4. They tremble with fear lest they should break God’s law.
5. They tremble lest they should miss the promises when they are spread out before them. We hear of some who “could not enter in because of unbelief;” and we are taken with trembling lest we should be like them.
III. WHAT DOES GOD COMPARE THEM TO? To a temple (Isaiah 66:1). He prefers us to the temple; and, further, He prefers us even to the great temple of the universe, not made with human hands, which He Himself sets so much above the house that Solomon built. (C. H. Spurgeon.)
Trembling at God’s Word
What meaneth this trembling? It does not mean a slavish fear. They that tremble at God’s Word at the first may do so, because the word threatens them with death. But afterwards as they advance, and become familiar with the God of love, and enter into the secret of His covenant, they tremble for a very different reason. They tremble because they have a holy reverence of God, and consequently of that Word in which resides so much of the power and majesty of the Most High. (Ibid.)
Trembling at God’s Word
It was our privilege once to witness a very curious experiment by a scientific lecturer on the effects of musical sounds. The lecturer showed a disc of thin glass, delicately poised on a suitable apparatus.

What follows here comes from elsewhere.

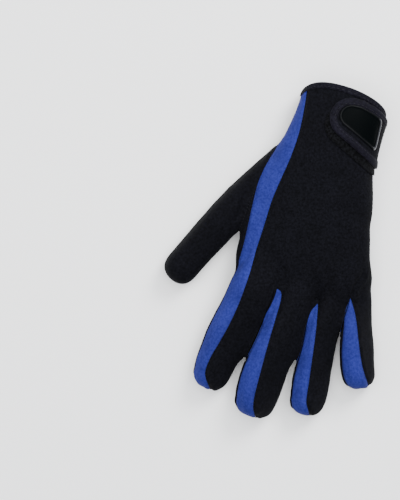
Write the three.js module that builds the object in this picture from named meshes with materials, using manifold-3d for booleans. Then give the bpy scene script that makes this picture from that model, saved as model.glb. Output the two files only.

On this disc was spread a thin layer of very rink dust. A musical note was sounded underneath the disc, and the waves of sound caused the glass to vibrate, which again caused the fine dust on its surface to tremble and form itself into every conceivable shape of exquisite beauty, much after the manner of frost on the window pane. Thus, we presume, it is with the “poor” of the text, the dust of God’s footstool. The musical note of hope will cause them to vibrate and tremble and throb into the various forms of reverence, hope, joy, and gratitude. It implies precisely a similar attitude to that manifested on the memorable day of Pentecost. Here we have the multitude as “the dust of the balance,” and Peter, the Gospel experimentalist, sounding the musical note of Gospel hope, and behold! how the dust trembles and vibrates into such forms of spiritual beauty as faith and hope and gratitude and obedience. (A. J. Parry.)